Y para liberar la mente hay que volver a la filosofía. Hay que reactivar el pensamiento crítico, la duda radical, la pregunta por el sentido. ¿Por qué vivimos como vivimos? ¿Qué es una vida buena? ¿Qué queremos realmente? Estas preguntas han sido expulsadas del debate público. Se habla de productividad, de eficiencia, de crecimiento, pero no de felicidad, de justicia, de plenitud. El esclavo moderno ha sido educado para no preguntarse nada. Solo debe seguir, cumplir, lograr.
Además de la filosofía, hay que recuperar el cuerpo. El esclavo moderno vive desconectado de su corporalidad. Su cuerpo no es vivido, sino gestionado. Se le impone dieta, ejercicio, estética, disciplina. El cuerpo se convierte en herramienta, en escaparate, en campo de batalla. Pero ya no se habita. El cuerpo libre es aquel que baila sin ser visto, que descansa sin culpa, que siente sin filtros. Hay que volver al cuerpo para volver a la vida.
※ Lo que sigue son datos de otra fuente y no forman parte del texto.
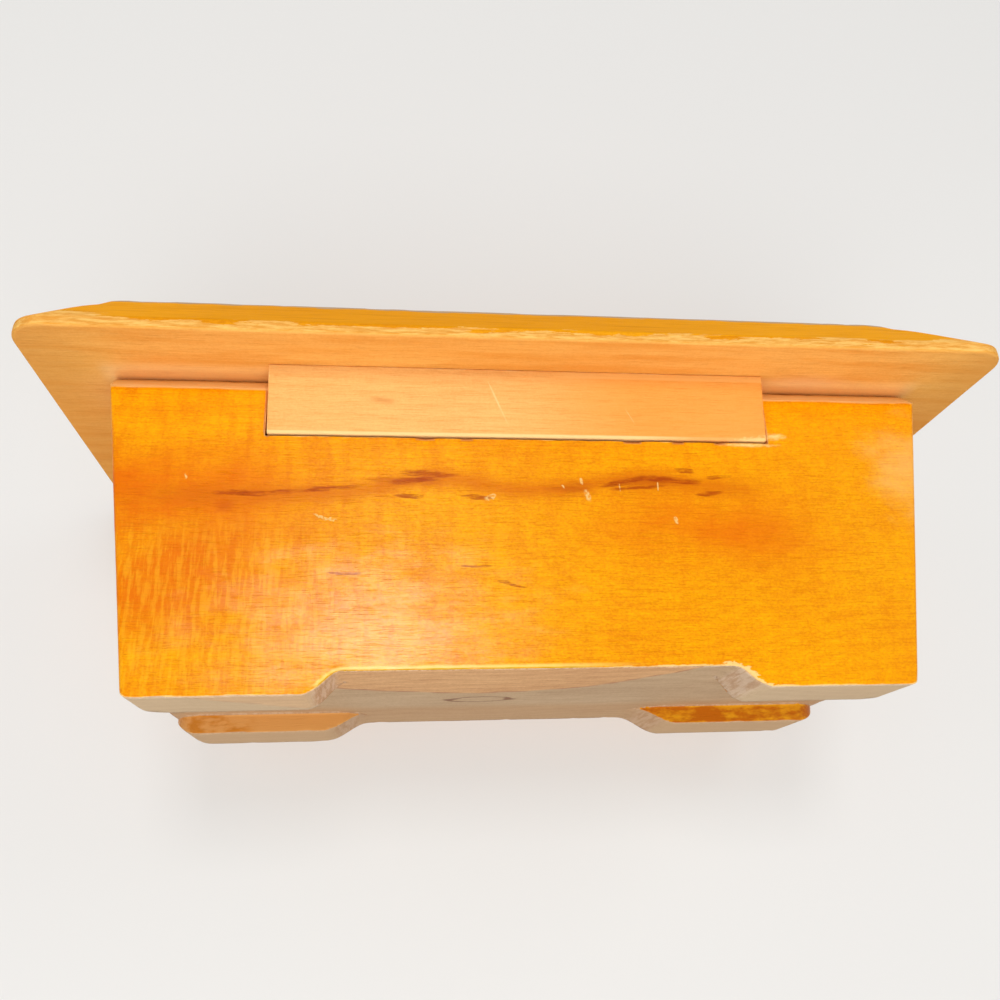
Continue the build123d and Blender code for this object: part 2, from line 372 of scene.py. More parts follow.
def carve_lid(bm):
    """Traditional chip carving on the flat of the lid: three compass flowers in a border of small chips."""
    chips = Chips((flat_middle, 0, lid_top), (1, 0, 0), (0, 1, 0), (0, 0, 1))
    u, v = flat_half_length - 6.5, flat_half_depth - 6.0
    chips.frame([(-u, -v), (u, -v), (u, v), (-u, v)], 0.75)
    u, v = u - 6.4, v - 6.4
    chips.frame([(-u, -v), (u, -v), (u, v), (-u, v)], 0.55)
    band = 3.9
    inset = 1.15
    long_count, short_count = 38, 17
    for sign in (1, -1):
        a = (-(u + inset) * sign, -(v + inset) * sign)
        b = ((u + inset) * sign, -(v + inset) * sign)
        c = ((u + inset) * sign, (v + inset) * sign)
        chips.teeth(b, a, long_count, band, 0.95)
        chips.teeth(c, b, short_count, band, 0.95)
    chips.rosette((0, 0), 27.5, turn=math.pi / 2)
    chips.ring((0, 0), 30.0, 0.6)
    for side in (1, -1):
        chips.rosette((side * 53.0, 0), 17.0, turn=0.0)
        chips.ring((side * 53.0, 0), 19.0, 0.5)
        for up in (1, -1):
            root = np.array([side * 70.5, up * 30.0])
            for lean, reach in ((-0.9, 11.0), (-0.3, 13.0), (0.3, 13.0), (0.9, 11.0)):
                angle = math.atan2(-up, -side) + lean * 0.55
                ray = np.array([math.cos(angle), math.sin(angle)])
                chips.leaf(root + ray * 4.0, root + ray * (reach + 1), 0.9)
            root = np.array([side * 33.6, up * 31.5])
            for lean in (-1.0, 0.0, 1.0):
                angle = -up * math.pi / 2 + lean * 0.62
                ray = np.array([math.cos(angle), math.sin(angle)])
                chips.leaf(root + ray * 2.2, root + ray * 9.5, 1.1)
    chips.cut(bm)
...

Y también hay que volver al otro. La esclavitud moderna es, en última instancia, un fenómeno de aislamiento. Cada sujeto vive encerrado en su burbuja, compitiendo, comparándose, protegiéndose. La solidaridad ha sido sustituida por la competencia, la comunidad por el mercado, la amistad por el networking. El esclavo moderno no tiene tribu, no tiene pueblo, no tiene comunidad. Por eso es tan vulnerable. Solo puede liberarse si se reencuentra con los otros, si reconstruye lazos, si deja de verse como competidor y se reconoce como semejante.
El capitalismo ha logrado convertir la libertad en una mercancía. Nos vende la ilusión de que somos dueños de nuestra vida, mientras nos roba el tiempo, la energía, la capacidad de soñar. Nos hace creer que todo está al alcance de un clic, mientras nos entierra en deudas, ansiedad y frustración. El esclavo moderno no es dueño de su presente ni de su futuro. Vive atrapado en el ahora constante de la productividad, sin raíces ni horizonte. La historia ha sido suspendida. La utopía ha sido cancelada. Solo queda el rendimiento.
Pero no todo está perdido. La conciencia es una llama que nunca se apaga del todo. Siempre hay momentos de lucidez, de desconexión, de ruptura. Una conversación, una lectura, una caminata, un silencio puede despertar la sospecha, el deseo de otra vida. El sistema teme esos momentos. Por eso los bombardea con ruido, con estímulos, con urgencias. Pero si logramos proteger esos espacios de lucidez, si los cultivamos, si los compartimos, podemos empezar a desmantelar la esclavitud.
La verdadera revolución del siglo XXI no será tecnológica ni política. Será existencial. Será una revolución silenciosa, profunda, cotidiana. Será la decisión radical de vivir de otra manera. De recuperar el tiempo. De reconquistar el cuerpo. De reencontrar el deseo. De reconstruir la comunidad. Será la rebelión de los esclavos que descubren que siempre fueron libres, pero no lo sabían.
Porque, al final, la libertad no se concede: se toma. Y el primer acto de libertad del esclavo moderno es atreverse a decir la verdad. A mirar el sistema a los ojos y declarar: “Ya no juego tu juego. Ya no corro en tu rueda. Ya no sonrío para que me aceptes. Ya no me vendo. Soy. Estoy. Y me pertenezco.”